7.3 How many unique words do you need in a frequency sorted dictionary to cover 50% of all word instances in the language? 90%?

unique_word_percent <- nrow(unigrams)/sum(unigrams$Freq)
unique_word_percent
## [1] 0.0518642
coverage <- function(x, percent_cover){
  total <- 0
for(i in 1:length(x$Freq)){
  total <-total + x$Freq[i]
  if(total >= percent_cover*sum(x$Freq)){
    return(i)}
}}
 
coverage(unigrams, 0.5)
## [1] 968
coverage(unigrams, 0.9)
## [1] 8559

We need 968 words to cover 50% of all word instances in the language and 8559 words to cover 90% of all word instances in the language.

There’s been an exponential increase in the frequency of words with increase in percentage.

7.4 How do you evaluate how many of the words come from foreign languages?

The best way to perform this task is to compare the data with some well known dictionary language code block. Since most of the data considered is written in English, it is not necessary to do this exploratory analysis.
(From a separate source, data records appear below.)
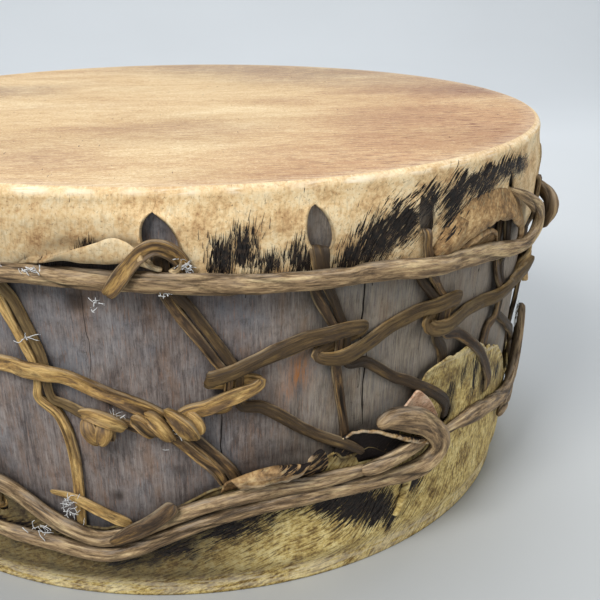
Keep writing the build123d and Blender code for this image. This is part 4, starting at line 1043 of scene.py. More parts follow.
# ------------------------------------------------------------------ upper head
# half width, half height, middle and lean of the slits seen at the front; the others are all alike
SLIT_SHAPES = {-24.0: (6.0, 10.0, 177.5, 0.4), -3.5: (6.8, 11.0, 176.5, 2.6), 14.5: (5.2, 10.0, 177.0, 1.8),
               29.5: (4.2, 9.0, 175.5, 2.2), 48.0: (3.0, 7.5, 177.5, 1.0)}
OTHER_SLIT = (4.6, 9.0, 178.0, 0.3)
UPPER_SLIT_LIST = [(centre, *SLIT_SHAPES.get(centre, OTHER_SLIT)) for centre in UPPER_SLITS]
UPPER_SLIT_LIST.append((70.4, 4.4, 6.0, 162.5, 0.0))    # the hole of the standing loop
RIM_RADIUS = 3.2                # of the corner between disc and skirt
TURN_Z = TOP - RIM_RADIUS - SKIN / 2


def hair_lean(angle, z):
    """How far the hair leans to the right of upright, in degrees."""
    upper = 6 + 42 * step_up(turned(angle, 0), 14, 30)
    lower = 66 - 30 * step_up(turned(angle, 0), 10, 26) - 40 * step_up(turned(angle, 0), 34, 44)
    return np.where(np.asarray(z) > 120, upper, lower)


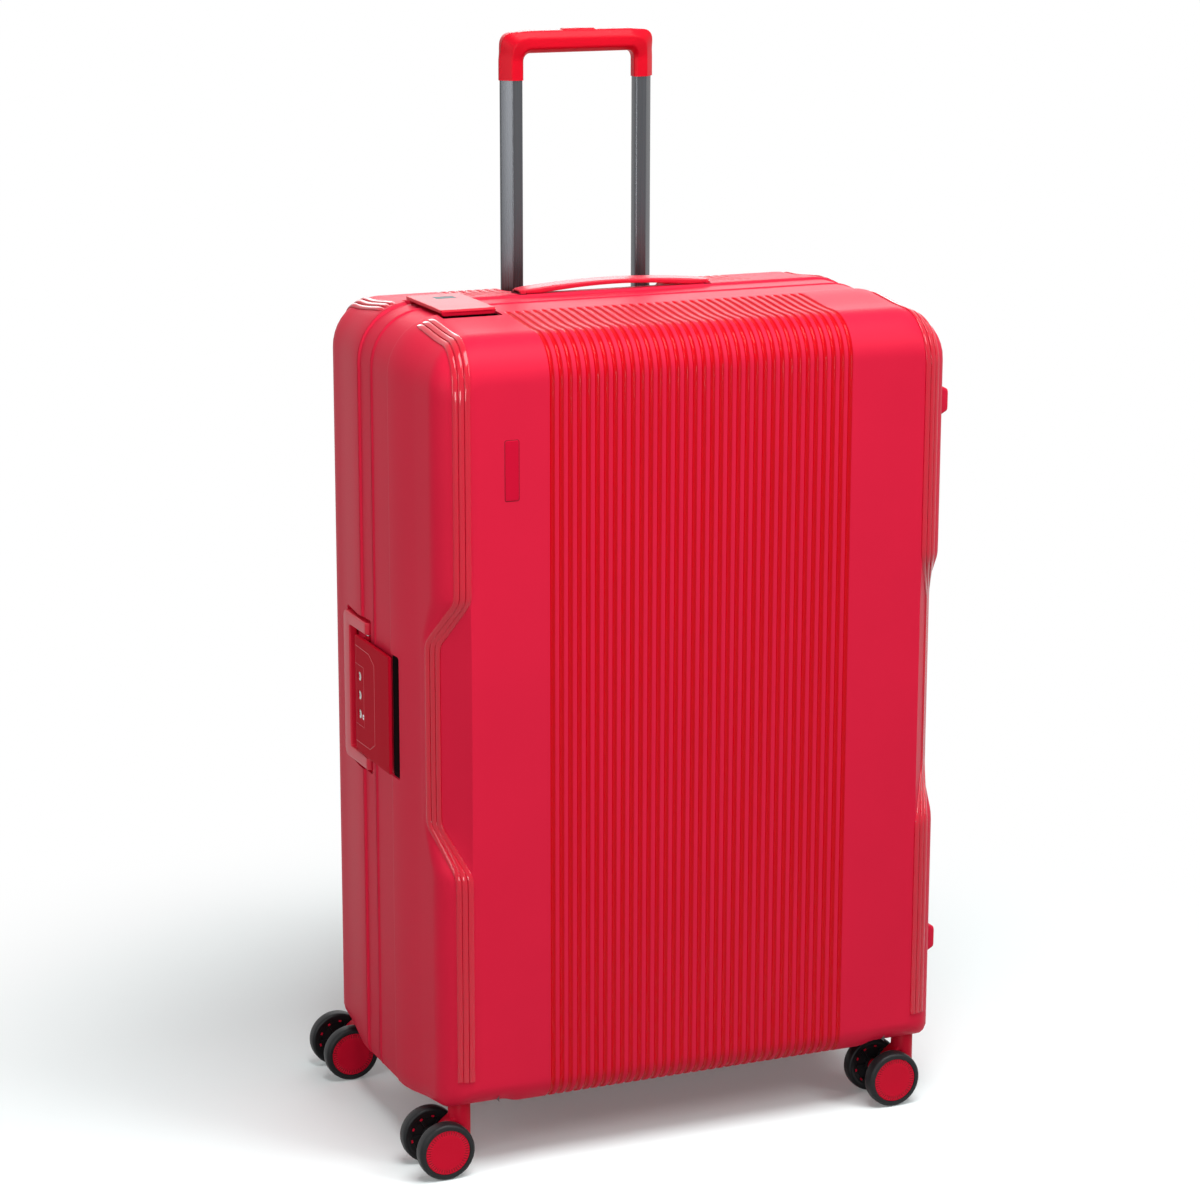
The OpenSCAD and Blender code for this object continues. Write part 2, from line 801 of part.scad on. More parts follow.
// Post, stem and trailing leg, as one moulding
module caster_fork(sx, sy) {
    color(red) translate([sx * caster_x, sy * caster_y, 0]) difference() {
        union() {
            translate([0, 0, axle_z - 2]) cylinder(r = post_r, h = post_top - axle_z + 2);
            translate([0, 0, post_top - 1]) cylinder(r = stem_r, h = stem_top - post_top + 1);
            along_y(-8, 8) polygon(concat(
                arc([-caster_trail, axle_z], 8, 135, 300, 8), [[0, axle_z - 2], [0, 54], [-8, 54]]));
            translate([-caster_trail, 0, axle_z]) rotate([90, 0, 0])
                cylinder(r = 7, h = 2 * tyre_inner_y - 1.2, center = true);
        }
        translate([-caster_trail, 0, axle_z]) rotate([90, 0, 0])
            cylinder(r = axle_r + 0.02, h = 60, center = true);
    }
}

module axle(sx, sy) {
    color(steel) translate([sx * caster_x - caster_trail, sy * caster_y, axle_z]) rotate([90, 0, 0])
        cylinder(r = axle_r, h = 50, center = true);
}

// The two discs, each with a face cap, that run on the axle
module hubs(sx, sy) {
    color(red) translate([sx * caster_x - caster_trail, sy * caster_y, axle_z]) for (s = [0, 1])
        mirror([0, s, 0]) rotate([-90, 0, 0]) difference() {
            union() {
                translate([0, 0, tyre_inner_y]) cylinder(r = 8, h = 4);
                translate([0, 0, tyre_inner_y + 3])
                    cylinder(r = tyre_in_r - 0.05, h = tyre_outer_y - tyre_inner_y - 3.2);
            }
            cylinder(r = axle_r + 0.05, h = 25.2);
        }
}

module tyres(sx, sy) {
    color(black) translate([sx * caster_x - caster_trail, sy * caster_y, axle_z]) for (s = [0, 1])
        mirror([0, s, 0]) rotate([-90, 0, 0]) rotate_extrude() polygon([
            [tyre_in_r, tyre_inner_y + 1], [wheel_r - 2.5, tyre_inner_y], [wheel_r - 0.7, tyre_inner_y + 0.9],
            [wheel_r, tyre_inner_y + 3], [wheel_r, tyre_outer_y - 3], [wheel_r - 0.7, tyre_outer_y - 0.9],
            [wheel_r - 2.5, tyre_outer_y], [tyre_in_r, tyre_outer_y]]);
}

base_shell();
base_lining();
rim_seal();
packing_straps();
strap_buckle();
guide_tubes();
tube_anchor();
trolley_bezel();
hinge_leaves();
hinge_pins();
base_side_feet();
latch_brackets();
latch_pins();
side_handle_pins();
lid_shell();
lid_lining();
lid_divider();
name_plate();
latch_keepers();
hinge_knuckles();
lid_side_feet();
grip();
inner_tubes();
slide_blocks();
grip_button();
push_rods();
carry_handle();
side_handle();
side_latch_flap();
lock_body();
lock_shaft();
key_barrel();
dial(1);  // dial_upper
dial(0);  // dial_middle
dial(-1);  // dial_lower
top_latch_flap();
top_latch_inset();
bottom_latch_flap();
caster_mount(-1, -1);  // caster_mount_front_left
caster_fork(-1, -1);  // caster_fork_front_left
axle(-1, -1);  // axle_front_left
hubs(-1, -1);  // hubs_front_left
tyres(-1, -1);  // tyres_front_left
caster_mount(1, -1);  // caster_mount_front_right
caster_fork(1, -1);  // caster_fork_front_right
axle(1, -1);  // axle_front_right
hubs(1, -1);  // hubs_front_right
tyres(1, -1);  // tyres_front_right
caster_mount(-1, 1);  // caster_mount_rear_left
caster_fork(-1, 1);  // caster_fork_rear_left
axle(-1, 1);  // axle_rear_left
hubs(-1, 1);  // hubs_rear_left
tyres(-1, 1);  // tyres_rear_left
caster_mount(1, 1);  // caster_mount_rear_right
caster_fork(1, 1);  // caster_fork_rear_right
axle(1, 1);  // axle_rear_right
hubs(1, 1);  // hubs_rear_right
tyres(1, 1);  // tyres_rear_right
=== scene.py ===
import math
import bmesh
import bpy
import numpy as np
from mathutils import Matrix, Vector


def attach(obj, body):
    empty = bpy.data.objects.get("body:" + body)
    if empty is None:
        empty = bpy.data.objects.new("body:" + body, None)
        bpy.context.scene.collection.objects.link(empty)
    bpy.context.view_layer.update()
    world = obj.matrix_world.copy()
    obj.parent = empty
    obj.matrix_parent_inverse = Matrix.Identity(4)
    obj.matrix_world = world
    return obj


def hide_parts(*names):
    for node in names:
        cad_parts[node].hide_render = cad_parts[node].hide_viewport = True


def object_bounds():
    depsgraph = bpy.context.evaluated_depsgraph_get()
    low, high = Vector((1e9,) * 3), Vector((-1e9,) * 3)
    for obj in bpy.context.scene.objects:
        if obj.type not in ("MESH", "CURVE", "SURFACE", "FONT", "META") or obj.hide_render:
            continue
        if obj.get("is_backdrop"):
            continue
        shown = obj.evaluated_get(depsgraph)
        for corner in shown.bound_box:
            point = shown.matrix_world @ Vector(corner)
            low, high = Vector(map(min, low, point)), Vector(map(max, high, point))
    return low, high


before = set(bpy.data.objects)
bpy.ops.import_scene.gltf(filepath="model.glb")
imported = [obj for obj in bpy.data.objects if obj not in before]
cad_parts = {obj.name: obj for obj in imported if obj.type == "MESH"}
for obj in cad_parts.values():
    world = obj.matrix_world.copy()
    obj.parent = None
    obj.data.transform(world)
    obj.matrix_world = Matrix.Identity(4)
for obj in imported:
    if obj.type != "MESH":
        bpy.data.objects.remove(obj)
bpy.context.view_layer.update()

# ---------------------------------------------------------------- viewpoint
# The camera stands in front of the case and to its left, a little above it,
# with a long lens.
yaw = math.radians(23.01)
pitch = math.radians(13.68)
roll = math.radians(0.1)
stand = Vector((-1.2334, -2.8277, 1.2296))
ahead = Vector((math.sin(yaw) * math.cos(pitch), math.cos(yaw) * math.cos(pitch), -math.sin(pitch)))
level = Vector((math.cos(yaw), -math.sin(yaw), 0))
across = math.cos(roll) * level + math.sin(roll) * level.cross(ahead)
upward = across.cross(ahead)
lens = bpy.data.cameras.new("viewpoint")
lens.sensor_width = 36
lens.lens = 101.72
camera = bpy.data.objects.new("viewpoint", lens)
camera.matrix_world = Matrix((
    (across.x, upward.x, -ahead.x, stand.x),
    (across.y, upward.y, -ahead.y, stand.y),
    (across.z, upward.z, -ahead.z, stand.z),
    (0, 0, 0, 1)))
bpy.context.scene.collection.objects.link(camera)
bpy.context.scene.camera = camera
bpy.context.scene.view_settings.view_transform = "Standard"

# ---------------------------------------------------------------- studio
# A plain white floor that runs into white surroundings, one wide soft lamp overhead, one
# in front to the right, and three smaller and weaker ones: low in front, left and behind.


def set_inputs(tree, node, inputs):
    """Gives each input of a node its value, or links it to the output given for it."""
    for name, value in inputs.items():
        if isinstance(value, bpy.types.NodeSocket):
            tree.links.new(value, node.inputs[name])
        else:
            node.inputs[name].default_value = value


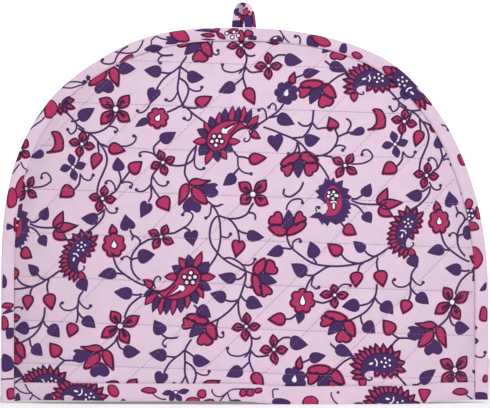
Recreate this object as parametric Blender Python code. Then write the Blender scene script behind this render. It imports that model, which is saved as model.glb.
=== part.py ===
"""Quilted cotton tea cosy, dome shaped, standing on its hem.

Two quilted panels, front and back, meet round the dome and down both sides, where one folded
strip binds their edges together. A band of the same cloth binds the lower edge of each panel,
and a folded tape on top of the dome is the hanging loop. The cosy is hollow and open below.

The front faces -Y, +X is the viewer's right, +Z is up, and the origin is on the table under
the middle. Sizes are in millimetres and MM turns them into Blender's metres."""

import math

import bmesh
import bpy
from mathutils import Vector
from mathutils.geometry import delaunay_2d_cdt

MM = 0.001

# The outline: a straight side wall below a dome, whose edge is a superellipse.
WIDTH = 330.0
HEIGHT = 254.0
WALL = 69.0
DOME_POWER = 2.5
HALF = WIDTH / 2
DOME = HEIGHT - WALL

# How the sewn cosy leans and how its hem waves. The shoulders lean to the viewer's left and the
# top leans less, sloping down to the right. The hem lifts off the table on the left and at the
# right corner: LEFT_LIFT has the places where it starts to rise, is up, starts to fall, is down.
LEAN = -3.5
LEAN_FROM, LEAN_TO = 75.0, 185.0
UPRIGHT = 0.6
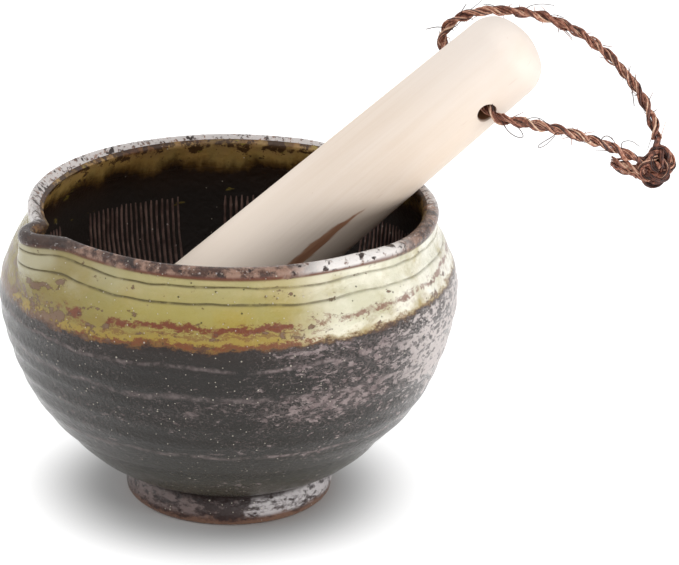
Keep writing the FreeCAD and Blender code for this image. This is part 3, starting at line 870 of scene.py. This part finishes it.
def combing_tree():
    """Strokes of parallel ridges that run down the ball-shaped hollow to its middle."""
    mix, given, out = new_group(
        "combing",
        [("Shape", SHAPE, None), ("Strokes", WHOLE, COMB_STROKES), ("Lines", WHOLE, COMB_LINES),
         ("Pitch", NUMBER, COMB_PITCH * MM), ("Ridge", NUMBER, COMB_RIDGE * MM),
         ("Ball", NUMBER, BALL * MM), ("Ball Height", NUMBER, BALL_HEIGHT * MM),
         ("Turn", NUMBER, 0.0), ("Seed", WHOLE, 3)],
        [("Shape", SHAPE)], "GeometryNodeTree")
    low_end = math.radians(COMB_LOW_END)
    high_end = math.radians(COMB_HIGH_END)
    arc = mix.add("GeometryNodeCurveArc", {
        "Resolution": 56, "Radius": given["Ball"], "Start Angle": low_end,
        "Sweep Angle": high_end - low_end}, mode="RADIUS")
    upright = mix.add("GeometryNodeTransform", {
        "Geometry": arc.outputs[0], "Rotation": (0.0, math.radians(90.0), 0.0)})
    half = mix.times(mix.minus(given["Lines"], 1.0), 0.5)
    row = mix.add("GeometryNodeMeshLine", {
        "Count": given["Lines"],
        "Start Location": mix.joined(mix.times(half, given["Pitch"], -1.0)),
        "Offset": mix.joined(given["Pitch"])}, mode="OFFSET")
    here = mix.add("GeometryNodeInputPosition").outputs[0]
    share = mix.calc("DIVIDE", mix.parts(here)["X"], given["Ball"])
    shrink = mix.calc("SQRT", mix.minus(1.0, mix.times(share, share)))
    stroke = mix.add("GeometryNodeInstanceOnPoints", {
        "Points": row.outputs[0], "Instance": upright.outputs[0],
        "Scale": mix.joined(1.0, shrink, shrink)})
    stack = mix.add("GeometryNodeMeshLine", {
        "Count": given["Strokes"], "Offset": (0.0, 0.0, 0.0),
        "Start Location": mix.joined(0.0, 0.0, given["Ball Height"])}, mode="OFFSET")
    number = mix.add("GeometryNodeInputIndex").outputs[0]
    step = mix.calc("DIVIDE", 2 * math.pi, given["Strokes"])
    turn = mix.plus(mix.times(number, step), given["Turn"])
    turned = mix.add("FunctionNodeEulerToRotation", {0: mix.joined(0.0, 0.0, turn)})
    strokes = mix.add("GeometryNodeInstanceOnPoints", {
        "Points": stack.outputs[0], "Instance": stroke.outputs[0], "Rotation": turned.outputs[0]})
    real = mix.add("GeometryNodeRealizeInstances", {0: strokes.outputs[0]})
    cut = mix.add("FunctionNodeRandomValue", {
        "Seed": given["Seed"], 2: 0.992, 3: 1.0}, data_type="FLOAT")
    trimmed = mix.add("GeometryNodeTrimCurve", {
        "Curve": real.outputs[0], "End": cut.outputs[1]}, mode="FACTOR")
    lines = swayed(mix, trimmed.outputs[0], 90.0, 1.0, (0.0009, 0.0009, 0.0002))
    along = mix.add("GeometryNodeSplineParameter").outputs["Factor"]
    ends = mix.calc("MINIMUM", mix.ease(along, 0.0, 0.05), mix.ease(along, 1.0, 0.975, 0.5, 1.0))
    worn = mix.add("ShaderNodeTexNoise", {"Scale": 160.0, "Detail": 2.0}).outputs["Fac"]
    size = mix.times(ends, mix.plus(0.6, mix.times(worn, 0.8)))
    return tubes(mix, out, lines, 6, given["Ridge"], size, RIDGES)


def apply_tree(obj, group, inputs, name):
    modifier = obj.modifiers.new("shape", "NODES")
    modifier.node_group = group
    for item in group.interface.items_tree:
        if item.item_type == "SOCKET" and item.in_out == "INPUT" and item.name in inputs:
            modifier[item.identifier] = inputs[item.name]
    return frozen(obj, name)


def make_combing():
    seed_mesh = bpy.data.meshes.new("combing_start")
    start = link(bpy.data.objects.new("combing_start", seed_mesh))
    return apply_tree(start, combing_tree(), {
        "Strokes": COMB_STROKES, "Lines": COMB_LINES, "Pitch": COMB_PITCH * MM,
        "Ridge": COMB_RIDGE * MM, "Ball": BALL * MM, "Ball Height": BALL_HEIGHT * MM,
        "Turn": math.radians(COMB_TURN), "Seed": 3}, "combed_ridges")


bowl = make_bowl()
ridges = make_combing()


def pestle_outline():
    outline = [(0.0, 0.0), (PESTLE_FOOT - PESTLE_ROUND, 0.0)]
    outline += swelled(outline[-1], (PESTLE_FOOT, PESTLE_ROUND), PESTLE_ROUND * 0.293, 10)
    top = PESTLE_LENGTH - PESTLE_DOME + 0.6
    outline += swelled(outline[-1], (PESTLE_HEAD, top), 0.0, 150)
    crown = (PESTLE_HEAD * 0.66, PESTLE_LENGTH - PESTLE_DOME * 0.2)
    outline += swelled(outline[-1], crown, 1.15, 8)
    outline += swelled(outline[-1], (0.0, PESTLE_LENGTH), 0.45, 8)
    return outline


def turned_mesh(name, outline, segments, material):
    """A closed turned shape about its own Z, from its foot's middle to its head's."""
    spots = [(0.0, 0.0, outline[0][1])]
    for radius, height in outline[1:-1]:
        for step in range(segments):
            angle = 2 * math.pi * step / segments
            spots.append((radius * math.cos(angle), radius * math.sin(angle), height))
    spots.append((0.0, 0.0, outline[-1][1]))
    faces = round_faces(segments, len(outline) - 2)
    return mesh_piece(name, np.array(spots) * MM, faces, material)


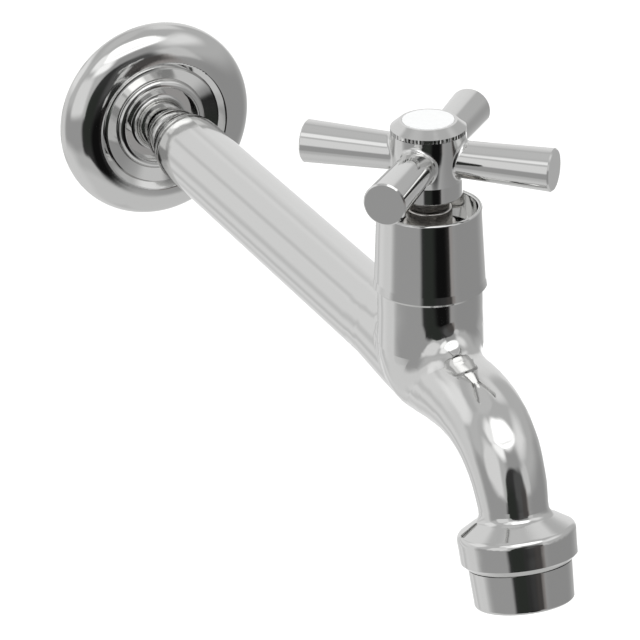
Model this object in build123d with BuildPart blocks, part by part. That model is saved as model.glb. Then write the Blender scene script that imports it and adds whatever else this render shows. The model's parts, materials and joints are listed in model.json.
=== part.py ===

7.5 Can you think of a way to increase the coverage – identifying words that may not be in the corpora or using a smaller number of words in the dictionary to cover the same number of phrases?

The unique words follow close to exponential distribution with increase in coverage. So we can reduce the number of lower frequency unique words and substitute it with similar synonyms.